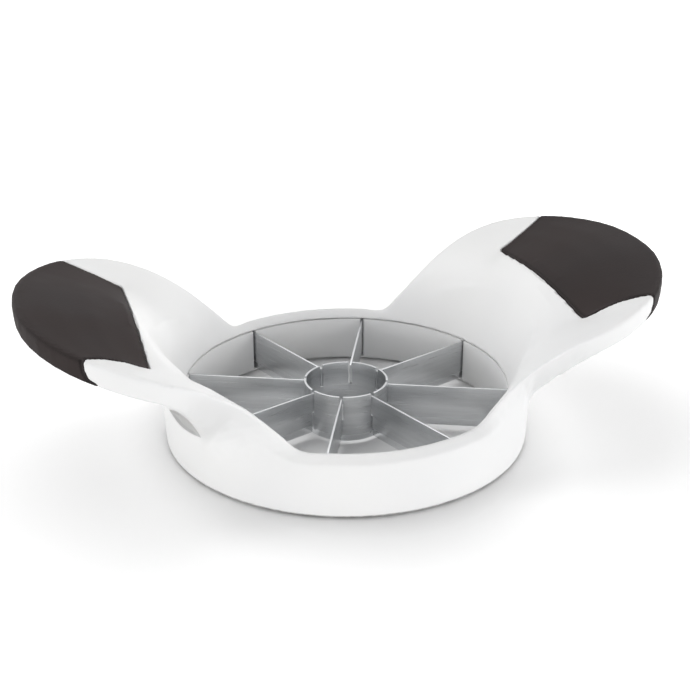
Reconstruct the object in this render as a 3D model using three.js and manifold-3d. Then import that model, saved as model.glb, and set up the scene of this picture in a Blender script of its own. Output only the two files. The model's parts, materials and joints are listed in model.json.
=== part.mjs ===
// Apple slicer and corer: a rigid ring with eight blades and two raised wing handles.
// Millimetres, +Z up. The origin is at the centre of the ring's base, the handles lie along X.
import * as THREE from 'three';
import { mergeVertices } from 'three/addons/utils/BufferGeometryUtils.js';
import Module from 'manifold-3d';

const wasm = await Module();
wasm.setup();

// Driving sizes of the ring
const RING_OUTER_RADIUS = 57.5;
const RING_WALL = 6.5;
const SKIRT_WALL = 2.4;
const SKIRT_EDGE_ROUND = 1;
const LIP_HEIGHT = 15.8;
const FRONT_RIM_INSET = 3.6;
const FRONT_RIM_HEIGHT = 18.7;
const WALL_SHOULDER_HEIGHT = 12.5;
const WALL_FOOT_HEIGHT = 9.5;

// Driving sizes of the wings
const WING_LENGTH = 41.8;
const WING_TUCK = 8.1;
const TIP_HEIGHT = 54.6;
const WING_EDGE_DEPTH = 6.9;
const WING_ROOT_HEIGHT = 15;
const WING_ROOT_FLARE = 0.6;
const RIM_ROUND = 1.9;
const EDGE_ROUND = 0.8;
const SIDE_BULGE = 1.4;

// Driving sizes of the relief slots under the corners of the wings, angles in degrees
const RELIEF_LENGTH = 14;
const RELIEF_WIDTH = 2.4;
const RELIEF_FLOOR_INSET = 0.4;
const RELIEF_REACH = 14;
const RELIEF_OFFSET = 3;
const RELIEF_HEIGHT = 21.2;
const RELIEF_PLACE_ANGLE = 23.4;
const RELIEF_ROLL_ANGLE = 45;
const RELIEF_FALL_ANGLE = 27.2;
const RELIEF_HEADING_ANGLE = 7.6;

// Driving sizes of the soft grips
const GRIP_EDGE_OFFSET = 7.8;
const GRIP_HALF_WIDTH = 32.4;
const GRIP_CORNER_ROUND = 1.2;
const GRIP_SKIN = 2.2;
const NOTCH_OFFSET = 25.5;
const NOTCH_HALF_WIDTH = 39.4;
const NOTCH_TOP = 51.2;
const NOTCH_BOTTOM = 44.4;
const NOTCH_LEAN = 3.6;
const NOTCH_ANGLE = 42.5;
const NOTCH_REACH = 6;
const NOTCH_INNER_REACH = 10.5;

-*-

▸ **GOAL**: Write out the whole listing again, exactly as it stands.

▸ **THE OUTPUT**:
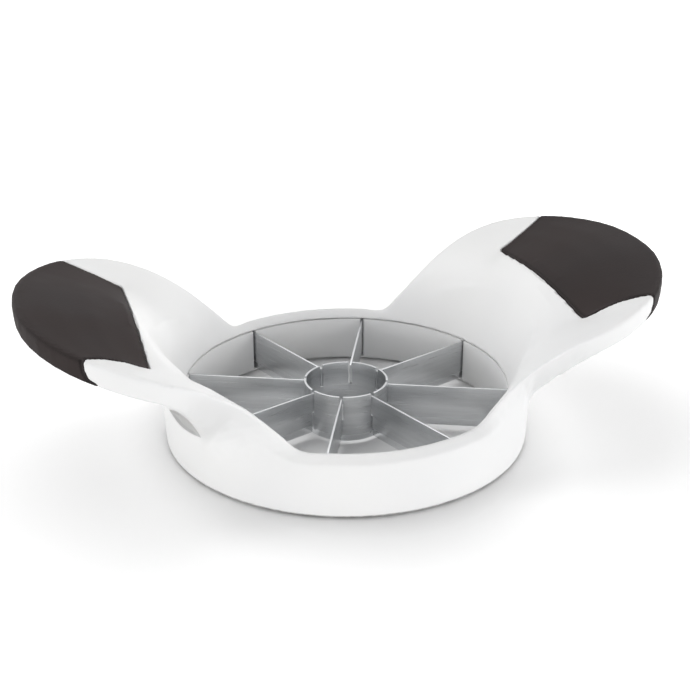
Reconstruct the object in this render as a 3D model using three.js and manifold-3d. Then import that model, saved as model.glb, and set up the scene of this picture in a Blender script of its own. Output only the two files. The model's parts, materials and joints are listed in model.json.
=== part.mjs ===
// Apple slicer and corer: a rigid ring with eight blades and two raised wing handles.
// Millimetres, +Z up. The origin is at the centre of the ring's base, the handles lie along X.
import * as THREE from 'three';
import { mergeVertices } from 'three/addons/utils/BufferGeometryUtils.js';
import Module from 'manifold-3d';

const wasm = await Module();
wasm.setup();

// Driving sizes of the ring
const RING_OUTER_RADIUS = 57.5;
const RING_WALL = 6.5;
const SKIRT_WALL = 2.4;
const SKIRT_EDGE_ROUND = 1;
const LIP_HEIGHT = 15.8;
const FRONT_RIM_INSET = 3.6;
const FRONT_RIM_HEIGHT = 18.7;
const WALL_SHOULDER_HEIGHT = 12.5;
const WALL_FOOT_HEIGHT = 9.5;

// Driving sizes of the wings
const WING_LENGTH = 41.8;
const WING_TUCK = 8.1;
const TIP_HEIGHT = 54.6;
const WING_EDGE_DEPTH = 6.9;
const WING_ROOT_HEIGHT = 15;
const WING_ROOT_FLARE = 0.6;
const RIM_ROUND = 1.9;
const EDGE_ROUND = 0.8;
const SIDE_BULGE = 1.4;

// Driving sizes of the relief slots under the corners of the wings, angles in degrees
const RELIEF_LENGTH = 14;
const RELIEF_WIDTH = 2.4;
const RELIEF_FLOOR_INSET = 0.4;
const RELIEF_REACH = 14;
const RELIEF_OFFSET = 3;
const RELIEF_HEIGHT = 21.2;
const RELIEF_PLACE_ANGLE = 23.4;
const RELIEF_ROLL_ANGLE = 45;
const RELIEF_FALL_ANGLE = 27.2;
const RELIEF_HEADING_ANGLE = 7.6;

// Driving sizes of the soft grips
const GRIP_EDGE_OFFSET = 7.8;
const GRIP_HALF_WIDTH = 32.4;
const GRIP_CORNER_ROUND = 1.2;
const GRIP_SKIN = 2.2;
const NOTCH_OFFSET = 25.5;
const NOTCH_HALF_WIDTH = 39.4;
const NOTCH_TOP = 51.2;
const NOTCH_BOTTOM = 44.4;
const NOTCH_LEAN = 3.6;
const NOTCH_ANGLE = 42.5;
const NOTCH_REACH = 6;
const NOTCH_INNER_REACH = 10.5;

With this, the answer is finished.